The suspension and leadership changes led to the resignation of the ENInews president and its treasurer, both senior figures in Scandinavian Protestant churches, a report by the agency said. WCC officials said the agency was not being closed but would resume some time in 2011 with one part-time editor.

Earlier this year the WCC, which has been ENInews’s main funder and in whose headquarters the agency was based, said it was reducing its financial support for 2011 by over 50 percent.

The WCC is an umbrella body linking Protestant and Orthodox churches around the globe. An acting spokesman for the organisation told Reuters on Monday that the funding decision was “part of a broad redeployment of WCC resources” and had been a “key element in decisions related to the re-shaping of ENInews.”

The cash cut came in the wake of complaints by the WCC’s former Kenyan general secretary Samuel Kobia of “inaccuracy” and “sensationalism” in coverage of the body by ENInews — which had run reports from an authoritative German religious news service that he had falsely claimed an academic degree. WCC sources said at the time that the affair effectively blocked Kobia from seeking a second four-year term.

ENInews, which ran a network of some 50 correspondents around the globe, had also angered some WCC officials by revealing the list of candidates to replace Kobia in advance of a meeting of the body’s central committee in 2009.

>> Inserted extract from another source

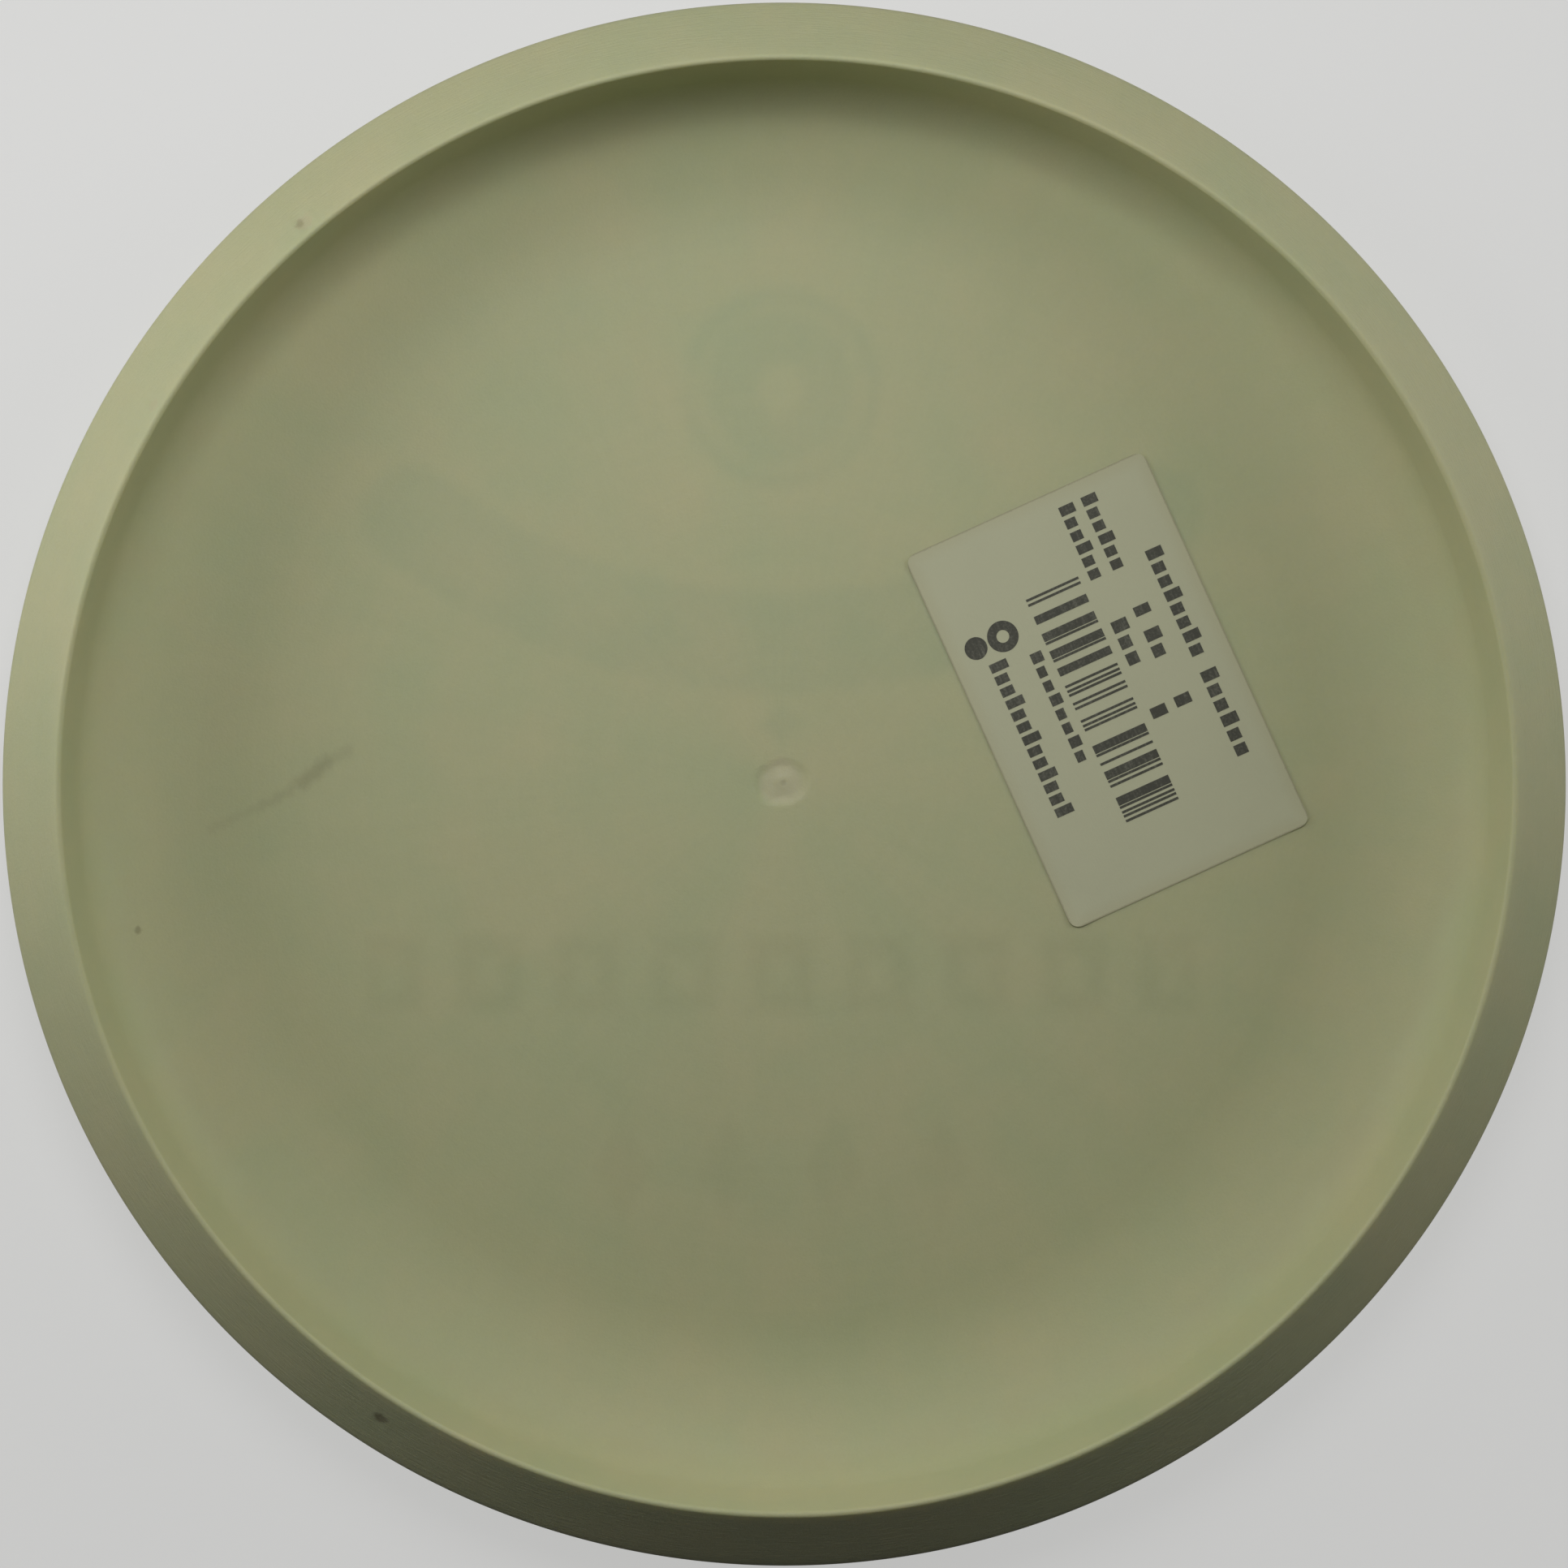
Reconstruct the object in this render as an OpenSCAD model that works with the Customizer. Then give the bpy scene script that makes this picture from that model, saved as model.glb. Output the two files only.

According to a story about the closing on its website, “the financial instability for ENInews began on 6 May when the WCC wrote to ENInews president (Anders) Gadegaard announcing a cutback in its financial support for the agency in 2011.  Two days later in Washington DC, ENInews won an award from the Associated Church Press for being the best news agency covering religion, and another top award for courageous reporting related to the WCC, as well as two other awards for feature stories published.”